So, yeah, the episode's premise alienated me. Pardon the pun. But I was able to compartmentalize my feelings and put them aside; I enjoyed the episode after that. The conflict is interesting, and it introduces a great new villain. The villain is the highlight of the episode, actually! I really want to see her again, even if she's an obvious metaphor for corrupt Catholic cardinals.

Saturday, April 30, 2016

DS9 Season 1, Epsidoes 8-14

"Dax" is an interesting episode, which explores the relationship between Jadzia Dax and Curzon Dax. Jadzia gets put on trial for Curzon's crimes, and there's a lot of discussion about her symbiotic nature. It reminds me a lot of the Next Gen episode, where Data was put on trial to determine if he counts as a unique species. It's interesting world-building, but there's not a lot of meat to this episode, besides that high-falutin' philosophy stuff.
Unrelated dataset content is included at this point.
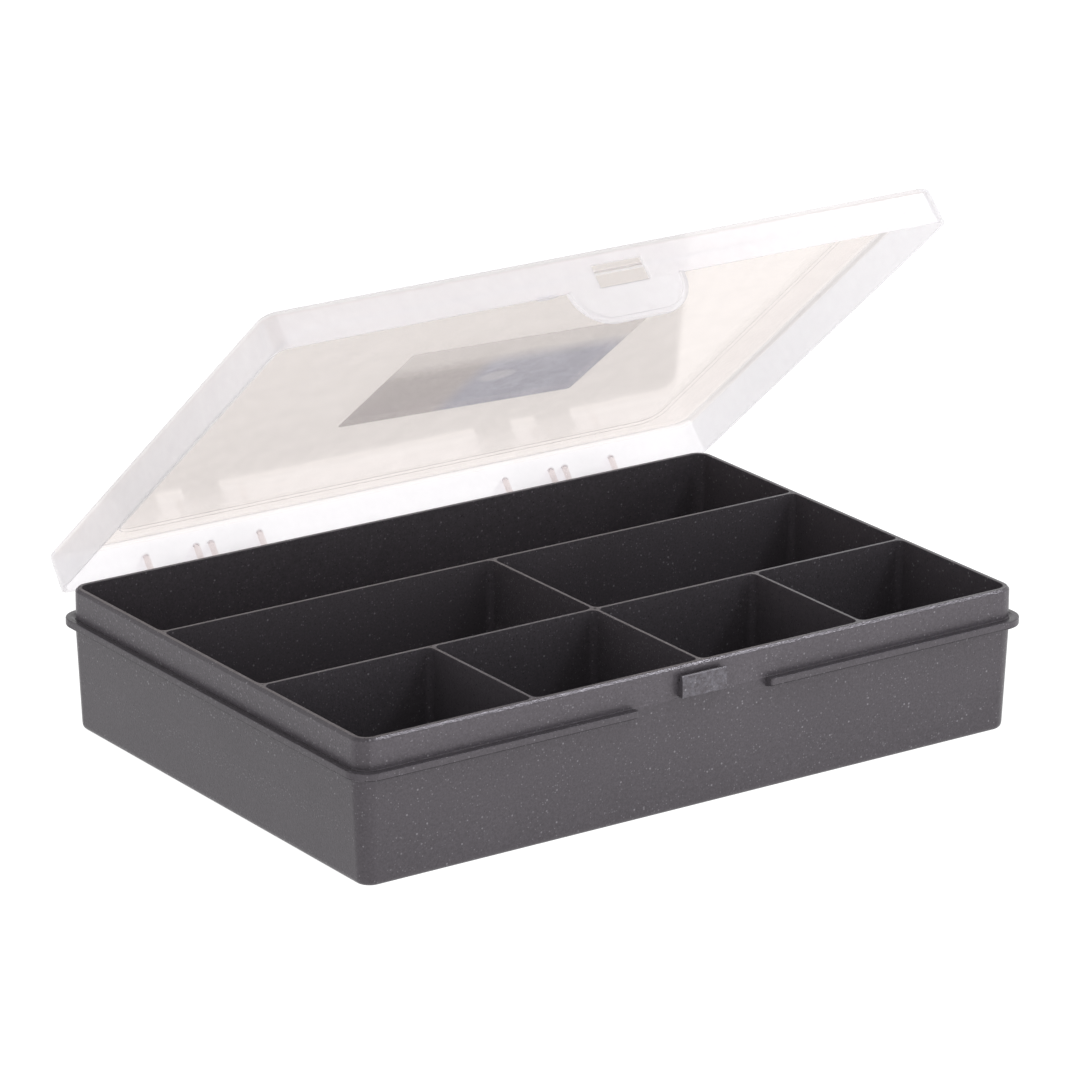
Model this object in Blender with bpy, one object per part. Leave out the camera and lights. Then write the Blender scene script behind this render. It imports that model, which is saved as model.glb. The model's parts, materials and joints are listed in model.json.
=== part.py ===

Also, it kind of annoys me that Dax refused to tell the truth about the murder, until the end. Maybe I've played too many Phoenix Wright games, where the client keeps things a secret without a really good reason.

"The Passenger" was a good episode, where a super-clever criminal fakes his own death and takes over the station. Dr. Bashir got a chance to do some grandiose acting here, which was a nice change of pace!

"Move Along Home" is basically "Jumanji" (which came out two years later). Four of the characters get trapped inside a deadly board game, and they must beat the game in order to live! In this case, "deadly" board game means "they solve hopscotch puzzles". No, I'm not joking. I liked this episode, but the Internet tells me that it is widely hated. True, it's very silly and light-hearted compared to the rest of the series, but I still liked it.

"The Nagus" introduces Grand Nagus Zek, who instantly became my family's favorite character. It's the villain from "The Princess Bride", only now he's been promoted to King. Great actor, great character, I loved it so much, I skipped ahead in the series to watch the other episodes with this character. (And I accidentally stumbled upon Kira, pregnant with O'Brien's baby. WHAT? Also, Worf. Hey, Worf. You're on this show, too?)

The episode was great. My only real complaint would be that the Nagus doesn't say anything for the first quarter of the episode, to give him an air of mysteriousness. I didn't like that, partially because I already knew what his personality was like, and that's the best part of his character! He's hilarious when he's plotting and scheming, but not so interesting, if he's just being quiet and hiding in shadows.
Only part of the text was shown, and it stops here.